Police are tapping into residents' Ring doorbells and home security cameras to stream 24/7 live video
- A handful of police departments across the US are using software that lets them register the locations of people's home security cameras including Amazon Ring doorbells and get residents' permission to stream live video from the cameras.
- The software is sold by Fusus — a Georgia-based tech firm with no connection to Amazon — that builds dashboards for police departments that combine feeds from public and private security cameras in one place.
- A pilot program is currently underway in Jackson, Mississippi to persuade residents to let police stream live video from their home security cameras. City officials said it "would save [us] from having to buy a camera for every place across the city."
- Fusus also has contracts with police departments in Minnesota, Georgia, California, and Illinois, according to its marketing materials.
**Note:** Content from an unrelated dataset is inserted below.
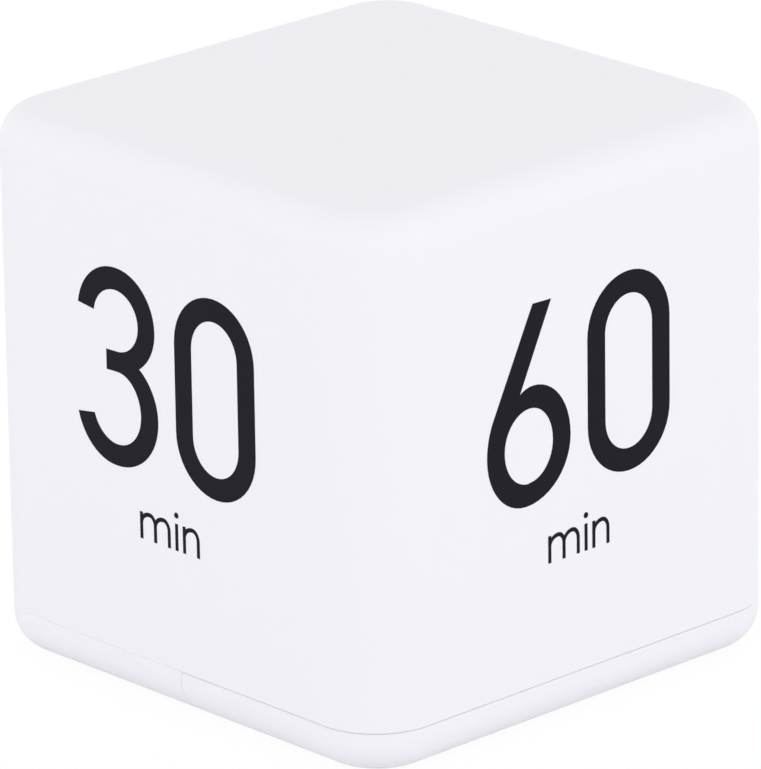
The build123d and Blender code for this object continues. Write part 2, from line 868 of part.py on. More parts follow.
parts = {
    "housing_shell": housing_shell(),
    "base_cover": base_cover(),
    "battery_door": battery_door(),
    "display_window": display_window(),
    "lcd_panel": lcd_panel(),
    "lcd_frame": lcd_frame(),
    "connector_strip_1": connector_strip(-1),
    "connector_strip_2": connector_strip(1),
    "main_board": main_board(),
    "timer_chip": timer_chip(),
    "quartz_crystal": quartz_crystal(),
    "board_capacitor": board_capacitor(),
    "chip_resistors": chip_resistors(),
    "switch_body": switch_body(),
    "switch_lever": switch_lever(),
    "switch_knob": switch_knob(),
    "sounder_case": sounder_case(),
    "sounder_disc": sounder_disc(),
    "battery_cell_1": battery_cell(1),
    "battery_cell_2": battery_cell(2),
    "button_contact": button_contact(),
    "spring_contact": spring_contact(),
    "link_contact": link_contact(),
    "cover_screws": cover_screws(),
    "board_screws": board_screws(),
    "lead_positive": lead_positive(),
    "lead_negative": lead_negative(),
}
for number in (1, 2, 3, 4):
    parts[f"tilt_can_{number}"] = tilt_can(number)
    parts[f"tilt_plug_{number}"] = tilt_plug(number)
    parts[f"tilt_ball_{number}"] = tilt_ball(number)

os.makedirs("parts", exist_ok=True)
for name, solid in parts.items():
    export_step(solid, f"parts/{name}.step")
print(f"cube side {cube_side:.2f} mm, travel of a tilt ball {ball_travel:.2f} mm")
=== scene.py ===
"""Cube timer: prints, finishes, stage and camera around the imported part.

Everything is in metres in the part's own frame: +Z is up, the origin is the centre of the underside,
the side with 30 looks along -Y and the side with 60 along +X.
"""

import math

import bmesh
import bpy
from bpy.props import FloatProperty, FloatVectorProperty, PointerProperty
from bpy.types import Operator, Panel, PropertyGroup
from mathutils import Matrix, Vector


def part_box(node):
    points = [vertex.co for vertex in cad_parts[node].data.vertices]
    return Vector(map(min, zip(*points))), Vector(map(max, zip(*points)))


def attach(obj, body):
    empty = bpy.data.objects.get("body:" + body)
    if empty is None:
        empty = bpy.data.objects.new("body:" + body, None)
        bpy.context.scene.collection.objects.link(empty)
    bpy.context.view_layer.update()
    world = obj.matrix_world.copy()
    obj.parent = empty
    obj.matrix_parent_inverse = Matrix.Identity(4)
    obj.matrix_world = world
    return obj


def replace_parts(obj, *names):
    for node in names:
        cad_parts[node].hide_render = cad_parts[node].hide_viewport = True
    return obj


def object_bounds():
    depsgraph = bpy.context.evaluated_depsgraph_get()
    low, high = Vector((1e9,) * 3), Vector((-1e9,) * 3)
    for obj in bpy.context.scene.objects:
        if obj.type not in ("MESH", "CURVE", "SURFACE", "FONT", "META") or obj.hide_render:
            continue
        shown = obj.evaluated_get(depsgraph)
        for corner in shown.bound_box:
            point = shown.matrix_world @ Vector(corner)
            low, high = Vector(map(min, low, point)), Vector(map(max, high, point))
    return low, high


bl_info = {
    "name": "Cube timer",
    "version": (1, 0, 0),
    "blender": (4, 5, 0),
    "location": "3D View > Sidebar > Cube timer",
    "description": "Prints and finishes the packed cube timer and sets it on a stage",
    "category": "Object",
}

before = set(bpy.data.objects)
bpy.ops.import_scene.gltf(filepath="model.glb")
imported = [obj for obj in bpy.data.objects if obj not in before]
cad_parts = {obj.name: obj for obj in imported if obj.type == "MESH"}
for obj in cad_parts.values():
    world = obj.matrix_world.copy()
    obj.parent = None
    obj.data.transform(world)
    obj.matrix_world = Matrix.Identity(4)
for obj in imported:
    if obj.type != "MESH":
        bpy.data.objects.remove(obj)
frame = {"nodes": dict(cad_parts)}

MM = 0.001
NEAR = 1e-4  # millimetres within which two points are one
CAD_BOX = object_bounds()
SIDE = CAD_BOX[1].z - CAD_BOX[0].z


def linear(code):
    """Linear colour of an sRGB hex code."""
    parts = [int(code[i : i + 2], 16) / 255 for i in (0, 2, 4)]
    return tuple(c / 12.92 if c <= 0.04045 else ((c + 0.055) / 1.055) ** 2.4 for c in parts)


def length(name, text, default, low=0.0):
    """Length property from millimetres, which Blender keeps in metres."""
    limits = {"min": low, "max": 100.0, "unit": "LENGTH", "precision": 5}
    return FloatProperty(name=name, description=text, default=default * MM, **limits)


def colour(name, text, code):
    """Colour property from an sRGB hex code."""
    return FloatVectorProperty(
        name=name, description=text, default=linear(code), min=0.0, max=1.0, size=3, subtype="COLOR"
    )


def degrees(name, text, default):
    """Angle property from degrees."""
    return FloatProperty(name=name, description=text, default=math.radians(default), subtype="ANGLE")


def amount(name, text, default, **limits):
    """Number property from zero up."""
    return FloatProperty(name=name, description=text, default=default, min=0.0, **limits)


# ---- Properties


class CubePrint(PropertyGroup):
    """Sizes of the pad-printed numbers."""

    digit_height: length("Digit height", "Height of the digits", 22.75)
    digit_gap: length("Digit gap", "Clear room between two digits", 2.72)
    word_height: length("Word height", "Height of the small letters of the word below", 3.1)
    word_stroke: length("Word stroke", "Width of the small letters' strokes", 0.48)
    word_drop: length("Word drop", "From the digits' foot to the word's foot", 7.5)
    base_height: length("Foot of the digits", "Height of the digits' foot over the table", 26.68)
    ink_rise: length("Ink rise", "How far the ink stands proud of the plastic", 0.02)
    ink_depth: length("Ink depth", "How far the ink's back lies in the plastic", 0.02)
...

- Amazon distanced itself from the practice, telling Business Insider that Ring "is not working with any of the companies" involved and that individual Ring users can choose to share video with police.
A new pilot program in Jackson, Mississippi, will turn participating residents' home security cameras — including Amazon Ring doorbells — into a network of cameras streaming live video that police can access at any time.
The city will ask people to sign waivers allowing police to access live footage from their home security camera in an attempt to fight crime, The Associated Press earlier reported. The pilot is being carried out in partnership with Fusus, a Georgia-based tech firm that sells software that lets police extract live video from private security cameras.
"It would save [us] from having to buy a camera for every place across the city," Jackson mayor Chokwe Antar Lumumba said in a statement reported by WLBT, a local network. "If someone says, 'I want my Ring door camera to be used,' we'll be able to use it."
The announcement of the pilot program drew swift backlash from privacy advocates, who have long warned that the proliferation of popular home security cameras like Ring could be used by police to widen their surveillance capacities.
"At least in the past [police] were limited by how many cameras they could buy and install. Now we're seeing an end-run around any meaningful democratic process or oversight over community surveillance," Evan Greer, deputy director of the activist nonprofit Fight for the Future, told Business Insider. "It's a worst-case-scenario for civil liberties."
Amazon has distanced itself from the Jackson pilot program. A Ring spokesperson told Business Insider: "This is not a Ring program and Ring is not working with any of the companies or the city in connection with this program," adding that individual Ring owners can choose to share footage with police as they like.
Jackson isn't the only city where police are using Fusus' software to gain access to people's home security cameras. Fusus also sells its Real-Time Crime Center in the Cloud to police in Rialto, California; Oak Lawn, Illinois; and Minneapolis, Minnesota, according to its website.
In an instructional video uploaded to the Rialto Police Department's website, residents are encouraged to use Fusus' software to register their home security cameras so the police department knows the cameras' location in case they could be used to investigate crimes. After registering, residents are also given the option to grant police permission to stream live video from their home camera.
Fusus did not respond to Business Insider's questions about how many police departments use its software or how many residents have granted permission to stream live video from their home security cameras.
In the past, police have been able to use Ring's Neighbors platform to request footage from Ring owners in a specific area and time frame. But privacy advocates say granting police the ability to stream live footage represents a more serious invasion of privacy.
"Our worst fears have been confirmed," Electronic Frontier Foundation policy analyst Matthew Guariglia said in a statement. "The choices you and your neighbors make as consumers should not be hijacked by police to roll out surveillance technologies. The decision making process must be left to communities."